> **What is expected**: Write out again the entries from the first line to the line that includes "self.height = None", keeping both of those lines.

===============

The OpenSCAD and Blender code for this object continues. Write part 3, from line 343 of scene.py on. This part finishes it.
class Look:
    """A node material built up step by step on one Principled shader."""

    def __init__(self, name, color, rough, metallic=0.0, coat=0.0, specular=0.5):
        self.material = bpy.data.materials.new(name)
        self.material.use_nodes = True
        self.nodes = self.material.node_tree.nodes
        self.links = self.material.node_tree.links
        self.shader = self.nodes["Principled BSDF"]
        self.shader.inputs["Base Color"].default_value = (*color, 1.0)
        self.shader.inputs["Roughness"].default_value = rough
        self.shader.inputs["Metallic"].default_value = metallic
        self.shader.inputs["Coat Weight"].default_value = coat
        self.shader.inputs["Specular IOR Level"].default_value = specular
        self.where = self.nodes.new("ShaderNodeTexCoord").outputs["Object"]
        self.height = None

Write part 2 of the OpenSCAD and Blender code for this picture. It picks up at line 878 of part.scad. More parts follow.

===============

> **Full solution**:
The OpenSCAD and Blender code for this object continues. Write part 3, from line 343 of scene.py on. This part finishes it.
class Look:
    """A node material built up step by step on one Principled shader."""

    def __init__(self, name, color, rough, metallic=0.0, coat=0.0, specular=0.5):
        self.material = bpy.data.materials.new(name)
        self.material.use_nodes = True
        self.nodes = self.material.node_tree.nodes
        self.links = self.material.node_tree.links
        self.shader = self.nodes["Principled BSDF"]
        self.shader.inputs["Base Color"].default_value = (*color, 1.0)
        self.shader.inputs["Roughness"].default_value = rough
        self.shader.inputs["Metallic"].default_value = metallic
        self.shader.inputs["Coat Weight"].default_value = coat
        self.shader.inputs["Specular IOR Level"].default_value = specular
        self.where = self.nodes.new("ShaderNodeTexCoord").outputs["Object"]
        self.height = None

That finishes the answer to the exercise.